Monday, April 19, 2010

Why I don't like the Consumer Financial Protection Agency

The financial reform bill may or may not include a Consumer Financial Protection Agency. I hope it does not. This is because the fundamental role of finance is to make loans that get paid back, and anything that dulls or distracts from this task of credit analysis is contrary to the fundamental role of finance and should be banned.

From the New Yorker:
What’s less explicable, and more troubling, is the way all the players in this deal in effect outsourced the responsibility for their own due diligence to others. On the macro level, of course, the investors accepted as a matter of course the idea that you could package together lots of mediocre securities—as you can see from the flipbook that was put together for the deal (pp. 55-56), the actual securities in the deal were generally only BBB-rated—and create a security that was virtually guaranteed not to default. While widely shared, this was an assumption that made absolutely no sense in the case of subprime C.D.O.s.

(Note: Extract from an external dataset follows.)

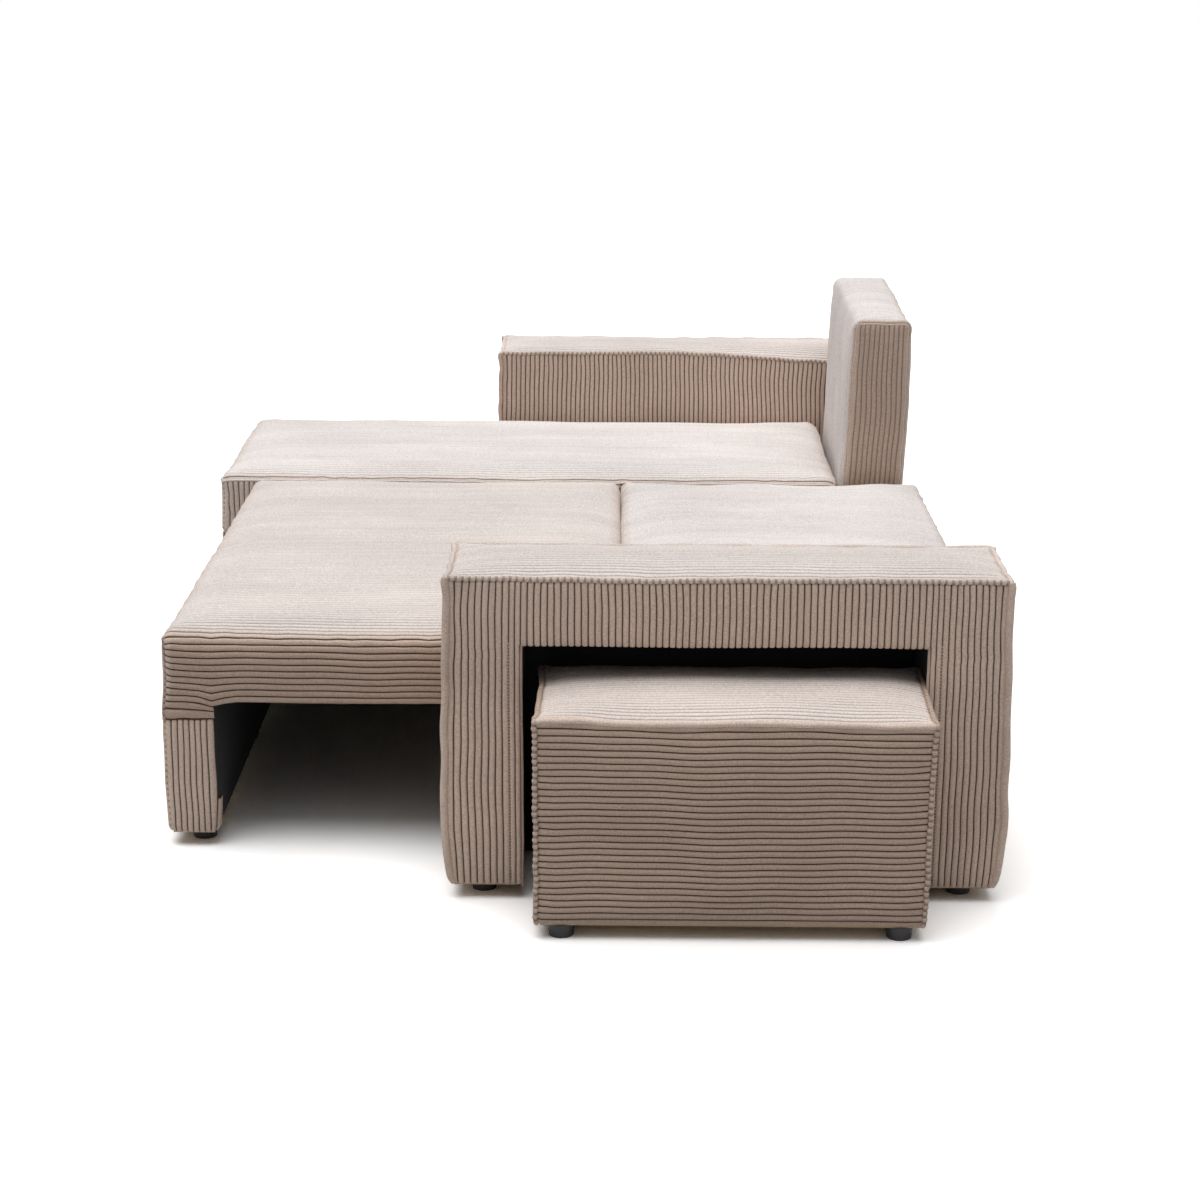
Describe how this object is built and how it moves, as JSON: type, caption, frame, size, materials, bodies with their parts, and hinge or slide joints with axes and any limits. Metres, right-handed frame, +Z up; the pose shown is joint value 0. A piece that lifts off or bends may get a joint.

Then, instead of looking at the fundamentals of the securities themselves, they simply assumed that they could rely on the credit ratings the ratings agencies bestowed, even though those agencies’ conflicts of interest were well-known. And they also implicitly assumed that they didn’t have to scrutinize the actual securities because ACA Capital—the asset manager—had done that for them.

Read more:
The CFPA is to the household sector what the Ratings Agencies are to the corporate sector--elements that undermine a bank's duty and responsibility to conduct credit analysis.